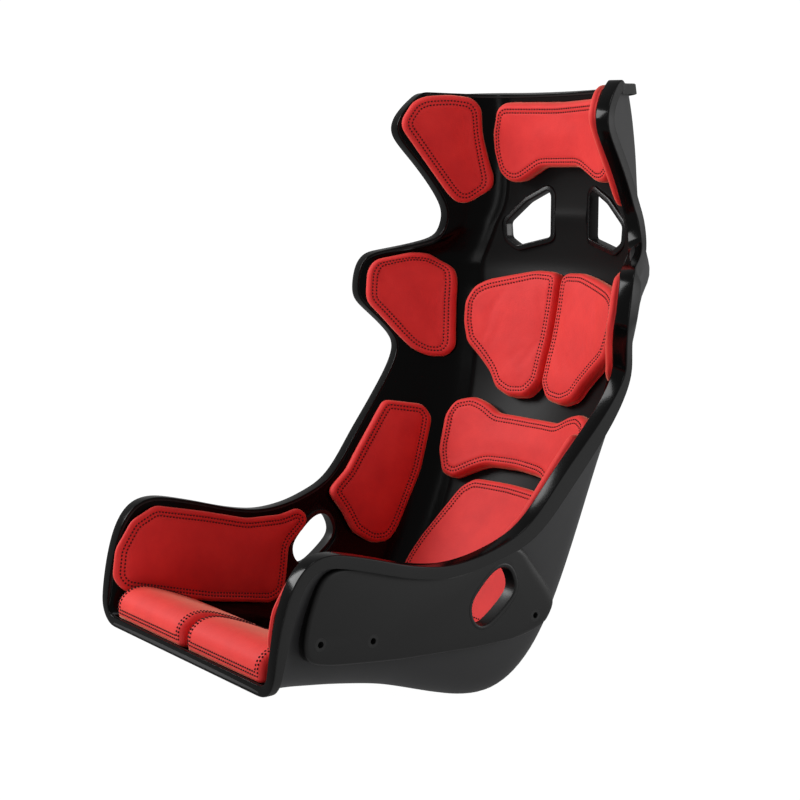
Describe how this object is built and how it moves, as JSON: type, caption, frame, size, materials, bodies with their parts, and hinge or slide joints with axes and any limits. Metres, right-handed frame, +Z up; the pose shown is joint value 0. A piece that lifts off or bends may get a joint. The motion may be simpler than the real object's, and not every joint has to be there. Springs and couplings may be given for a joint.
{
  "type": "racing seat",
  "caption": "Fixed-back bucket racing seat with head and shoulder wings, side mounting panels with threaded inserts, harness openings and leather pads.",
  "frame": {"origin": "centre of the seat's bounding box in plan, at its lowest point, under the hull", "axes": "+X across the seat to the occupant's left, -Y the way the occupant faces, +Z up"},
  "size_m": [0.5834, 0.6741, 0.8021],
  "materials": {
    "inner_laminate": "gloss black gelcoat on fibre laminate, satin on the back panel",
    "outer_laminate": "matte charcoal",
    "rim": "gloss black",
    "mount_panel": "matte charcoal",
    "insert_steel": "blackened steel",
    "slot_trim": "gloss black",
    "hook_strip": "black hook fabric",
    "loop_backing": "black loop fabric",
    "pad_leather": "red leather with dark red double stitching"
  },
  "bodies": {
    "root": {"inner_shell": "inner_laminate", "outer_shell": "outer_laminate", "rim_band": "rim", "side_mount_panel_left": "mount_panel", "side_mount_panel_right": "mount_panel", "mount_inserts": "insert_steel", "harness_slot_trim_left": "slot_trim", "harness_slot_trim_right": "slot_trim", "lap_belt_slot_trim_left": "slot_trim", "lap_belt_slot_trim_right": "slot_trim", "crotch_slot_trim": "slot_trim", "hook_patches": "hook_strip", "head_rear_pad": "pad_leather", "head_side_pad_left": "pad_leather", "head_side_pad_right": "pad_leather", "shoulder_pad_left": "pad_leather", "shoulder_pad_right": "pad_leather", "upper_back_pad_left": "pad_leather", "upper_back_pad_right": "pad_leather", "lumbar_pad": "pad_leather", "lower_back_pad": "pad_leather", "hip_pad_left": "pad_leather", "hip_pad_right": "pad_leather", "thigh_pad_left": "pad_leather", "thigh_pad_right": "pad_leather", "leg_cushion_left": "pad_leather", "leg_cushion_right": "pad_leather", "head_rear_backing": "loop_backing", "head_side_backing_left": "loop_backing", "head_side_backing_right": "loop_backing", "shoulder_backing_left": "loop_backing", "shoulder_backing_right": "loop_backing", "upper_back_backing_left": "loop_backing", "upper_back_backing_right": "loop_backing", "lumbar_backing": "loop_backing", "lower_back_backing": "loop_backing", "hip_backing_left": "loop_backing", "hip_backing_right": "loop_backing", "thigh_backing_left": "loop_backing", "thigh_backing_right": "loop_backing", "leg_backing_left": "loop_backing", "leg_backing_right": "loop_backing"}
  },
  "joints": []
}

^^^^

# Work instructions
Using the listing above, return all lines where the word "joints" occurs.

# Response
Describe how this object is built and how it moves, as JSON: type, caption, frame, size, materials, bodies with their parts, and hinge or slide joints with axes and any limits. Metres, right-handed frame, +Z up; the pose shown is joint value 0. A piece that lifts off or bends may get a joint. The motion may be simpler than the real object's, and not every joint has to be there. Springs and couplings may be given for a joint.
  "joints": []